TO DO: Reproduce only the lines from the one containing "clear_scene()" through the one containing "obj.data.transform(obj.matrix_world)", exactly as written and with both ends included.

--- START DATASET EXTRACT ---

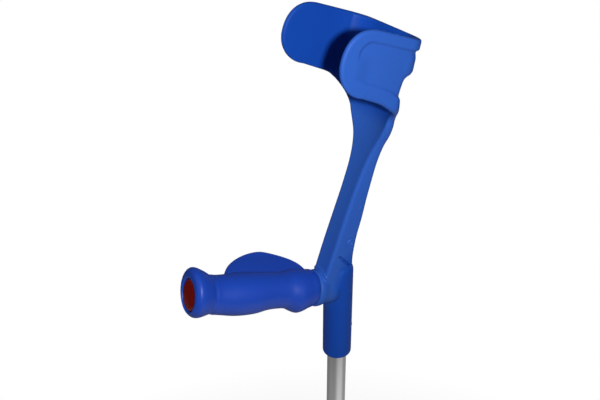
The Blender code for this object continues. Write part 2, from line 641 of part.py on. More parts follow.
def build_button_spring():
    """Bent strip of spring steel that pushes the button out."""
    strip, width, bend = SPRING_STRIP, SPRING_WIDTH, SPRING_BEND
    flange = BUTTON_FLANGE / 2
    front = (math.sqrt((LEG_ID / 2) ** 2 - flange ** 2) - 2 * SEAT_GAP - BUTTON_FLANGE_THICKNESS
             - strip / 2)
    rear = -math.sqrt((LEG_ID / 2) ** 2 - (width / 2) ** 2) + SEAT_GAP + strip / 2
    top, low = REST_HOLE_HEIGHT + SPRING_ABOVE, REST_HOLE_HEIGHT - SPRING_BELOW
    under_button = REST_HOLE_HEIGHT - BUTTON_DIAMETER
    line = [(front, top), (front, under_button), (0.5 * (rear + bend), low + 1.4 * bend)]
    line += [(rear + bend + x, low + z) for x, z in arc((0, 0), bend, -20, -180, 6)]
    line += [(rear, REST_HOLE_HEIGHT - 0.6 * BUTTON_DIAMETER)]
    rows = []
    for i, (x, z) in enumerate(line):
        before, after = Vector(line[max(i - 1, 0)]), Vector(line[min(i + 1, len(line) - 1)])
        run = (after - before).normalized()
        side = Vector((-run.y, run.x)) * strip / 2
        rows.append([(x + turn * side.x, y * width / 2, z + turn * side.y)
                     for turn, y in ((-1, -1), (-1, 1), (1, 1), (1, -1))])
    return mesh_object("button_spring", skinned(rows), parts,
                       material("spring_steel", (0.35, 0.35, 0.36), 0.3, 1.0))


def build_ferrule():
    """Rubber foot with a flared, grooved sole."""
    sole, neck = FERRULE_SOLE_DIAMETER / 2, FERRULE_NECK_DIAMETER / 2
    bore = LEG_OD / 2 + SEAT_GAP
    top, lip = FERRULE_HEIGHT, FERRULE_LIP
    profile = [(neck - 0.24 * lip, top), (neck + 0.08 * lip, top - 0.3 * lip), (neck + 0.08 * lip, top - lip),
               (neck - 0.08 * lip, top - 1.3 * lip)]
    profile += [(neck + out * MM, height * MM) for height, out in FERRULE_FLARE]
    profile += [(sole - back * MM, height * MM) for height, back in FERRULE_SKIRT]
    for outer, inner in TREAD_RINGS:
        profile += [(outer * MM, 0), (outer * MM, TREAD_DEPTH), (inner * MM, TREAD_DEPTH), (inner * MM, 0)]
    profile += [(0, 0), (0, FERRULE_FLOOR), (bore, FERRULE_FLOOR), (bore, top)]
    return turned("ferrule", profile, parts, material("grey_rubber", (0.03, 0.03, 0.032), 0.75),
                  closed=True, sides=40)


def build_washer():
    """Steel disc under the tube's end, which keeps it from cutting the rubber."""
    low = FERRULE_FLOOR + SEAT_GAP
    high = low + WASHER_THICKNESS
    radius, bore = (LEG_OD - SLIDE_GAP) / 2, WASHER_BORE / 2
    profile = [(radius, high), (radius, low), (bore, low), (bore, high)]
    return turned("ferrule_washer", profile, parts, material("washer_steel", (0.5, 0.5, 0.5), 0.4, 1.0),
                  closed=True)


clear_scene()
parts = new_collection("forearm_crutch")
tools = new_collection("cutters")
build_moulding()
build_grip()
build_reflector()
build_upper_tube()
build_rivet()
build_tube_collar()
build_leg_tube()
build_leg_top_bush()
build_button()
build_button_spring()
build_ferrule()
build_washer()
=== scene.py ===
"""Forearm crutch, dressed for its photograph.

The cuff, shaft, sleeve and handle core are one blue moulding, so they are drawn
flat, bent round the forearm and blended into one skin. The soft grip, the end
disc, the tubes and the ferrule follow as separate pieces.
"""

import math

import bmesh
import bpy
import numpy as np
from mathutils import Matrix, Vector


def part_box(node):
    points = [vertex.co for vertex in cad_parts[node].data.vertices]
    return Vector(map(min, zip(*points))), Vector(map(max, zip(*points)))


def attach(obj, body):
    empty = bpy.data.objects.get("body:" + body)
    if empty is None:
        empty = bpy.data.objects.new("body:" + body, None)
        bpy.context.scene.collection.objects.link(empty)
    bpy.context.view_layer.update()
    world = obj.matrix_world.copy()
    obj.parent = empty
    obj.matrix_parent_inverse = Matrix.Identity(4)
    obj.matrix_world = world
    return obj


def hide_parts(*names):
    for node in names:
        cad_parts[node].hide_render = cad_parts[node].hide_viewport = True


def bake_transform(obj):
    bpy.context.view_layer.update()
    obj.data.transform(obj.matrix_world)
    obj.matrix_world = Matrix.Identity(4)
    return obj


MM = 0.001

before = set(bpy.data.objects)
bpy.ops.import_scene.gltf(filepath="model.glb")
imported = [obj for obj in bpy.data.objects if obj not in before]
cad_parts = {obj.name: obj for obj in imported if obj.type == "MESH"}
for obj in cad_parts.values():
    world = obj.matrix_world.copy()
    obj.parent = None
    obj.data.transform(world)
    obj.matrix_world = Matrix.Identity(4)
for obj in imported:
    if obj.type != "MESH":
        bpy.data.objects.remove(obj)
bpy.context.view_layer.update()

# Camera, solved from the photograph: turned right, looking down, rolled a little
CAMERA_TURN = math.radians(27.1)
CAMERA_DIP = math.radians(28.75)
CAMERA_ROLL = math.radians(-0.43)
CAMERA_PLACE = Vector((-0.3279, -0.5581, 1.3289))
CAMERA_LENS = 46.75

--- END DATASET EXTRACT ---

SOLUTION FOR THIS TASK:
clear_scene()
parts = new_collection("forearm_crutch")
tools = new_collection("cutters")
build_moulding()
build_grip()
build_reflector()
build_upper_tube()
build_rivet()
build_tube_collar()
build_leg_tube()
build_leg_top_bush()
build_button()
build_button_spring()
build_ferrule()
build_washer()
=== scene.py ===
"""Forearm crutch, dressed for its photograph.

The cuff, shaft, sleeve and handle core are one blue moulding, so they are drawn
flat, bent round the forearm and blended into one skin. The soft grip, the end
disc, the tubes and the ferrule follow as separate pieces.
"""

import math

import bmesh
import bpy
import numpy as np
from mathutils import Matrix, Vector


def part_box(node):
    points = [vertex.co for vertex in cad_parts[node].data.vertices]
    return Vector(map(min, zip(*points))), Vector(map(max, zip(*points)))


def attach(obj, body):
    empty = bpy.data.objects.get("body:" + body)
    if empty is None:
        empty = bpy.data.objects.new("body:" + body, None)
        bpy.context.scene.collection.objects.link(empty)
    bpy.context.view_layer.update()
    world = obj.matrix_world.copy()
    obj.parent = empty
    obj.matrix_parent_inverse = Matrix.Identity(4)
    obj.matrix_world = world
    return obj


def hide_parts(*names):
    for node in names:
        cad_parts[node].hide_render = cad_parts[node].hide_viewport = True


def bake_transform(obj):
    bpy.context.view_layer.update()
    obj.data.transform(obj.matrix_world)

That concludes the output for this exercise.